I must confess: in my thirties I did burn out. Listening every day to the problems of other people, I felt like a teddy bear with all the fuzz rubbed off. I turned my energies to professional photography for about five years. I soon came back to psychotherapy as the AIDS epidemic hit. Ironically, I was re-energized by confronting life and death matters with many men facing the reality of their lives ending. I still see clients with HIV, but as a much smaller part of my caseload. What has helped me avoid burn out a second time is now I am more focused on how people overcome adversity. Its not where we've been its who we are now, and how far we've come. I have never grown tired of the stories of people's lives: everyone is interesting and unique. I have just started interviewing victims of torture who are applying for political asylum.

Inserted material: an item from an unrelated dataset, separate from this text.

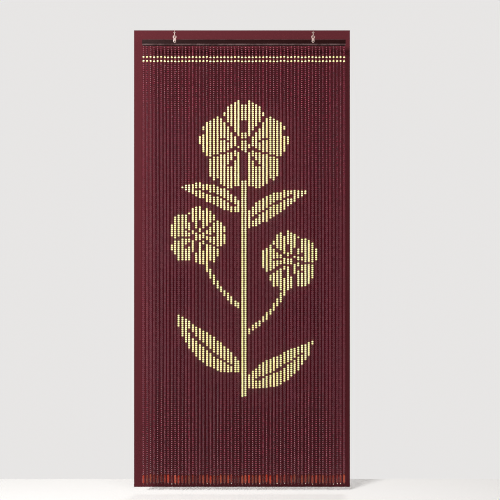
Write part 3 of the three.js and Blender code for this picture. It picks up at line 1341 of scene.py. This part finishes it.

This is just a continuation of my work with people who experience trauma. I have experienced, in my own lifetime losses, adversities and set-backs. However, sitting with people who are trauma survivors such as abuse, natural disasters and war, leaves me feeling very fortunate.  The "grand adventure" of life is a lucky luxury not afforded to all of humankind. But neither can I accept the notion that we are all doomed to lives of quiet desperation. Its not what happens to us in our lives that counts: its our response.